A new coach could persuade Embiid to improve his conditioning and Simmons to extend his shooting range, the two biggest roadblocks between them and championship contention as a tandem. Even the remote possibility of either is what will prevent the Sixers from parting ways with one of them three years into the experiment. But will Embiid change his stripes at 26 years old? Even if he can sustain max effort for longer periods, will that also solve his injury woes? Can Simmons transform over an abbreviated offseason from someone who does not even attempt 3-pointers to someone who makes them consistently?

The answer to all three is most likely no. All five teams that finished higher than the Sixers in the East this year will again be better positioned than them next season, and the return of Kevin Durant to the Brooklyn Nets may push them to seventh in the conference’s pecking order. Tyronn Lue is one of the few coaches to win a title in his first season at the helm and appears on Philadelphia’s short list of potential replacements, but he was already an assistant on the bench when a first-place Cleveland Cavaliers team featuring LeBron James switched midstream in 2016. Steve Kerr did it in 2015 with a Golden State Warriors team that finished sixth the year prior, but that was with one of the best-fitting roster constructions in league history.

The process begins anew, only time is no longer on their side. Another lost year would end with two remaining on Embiid’s contract, around the time recent All-Stars who have requested trades went public with their desires. Do you entrust Brand to select the coach and build the roster who can stem that tide? I am not sure ownership can look itself in the mirror and answer that in the affirmative. The real question is whether any coach or GM can solve this before Simmons or Embiid make it abundantly clear nobody can.

“The thing that I found the most challenging as the season played out, space became an enormous issue,” Brown conceded in perhaps his final interview in seven years as Philadelphia’s coach, pointing to an issue that no coach can magically fix. “And effectively you had a mismatch every possession down the court.”
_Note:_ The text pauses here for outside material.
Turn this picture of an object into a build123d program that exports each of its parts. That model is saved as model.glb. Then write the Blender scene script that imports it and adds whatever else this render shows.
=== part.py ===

Embiid also seemed to be facing the enormity of their problems in the aftermath of a sweep. “That’s a very stupid question,” he told a reporter who asked what issues led to their downfall. “There is no issue,” Embiid added between alluding to a number of them, ranging from effort to “a lot” more vague “stuff going on.”

The Sixers may not be convinced yet, but the day they have to choose between their two stars could come sooner than they ever expected. It might already be here, considering the potential return for either is more likely to unlock the ceiling for the other and improve their odds of contending for championships. If we learned anything from Philadelphia’s early exit from Orlando, it is that Simmons is the more vital piece to their puzzle. A talent argument can be made either way, but Simmons raises the effort and ability of the players around him in a way Embiid simply does not. Any number of teams would line up to trade for either.

Which again brings us back to the question of whether the Sixers should entrust Brand to decide the who, when and how of trading either Simmons or Embiid. So, just keep in mind now that Brown’s inevitable departure has been confirmed, for all his failures, he is the scapegoat of an organization-wide meltdown.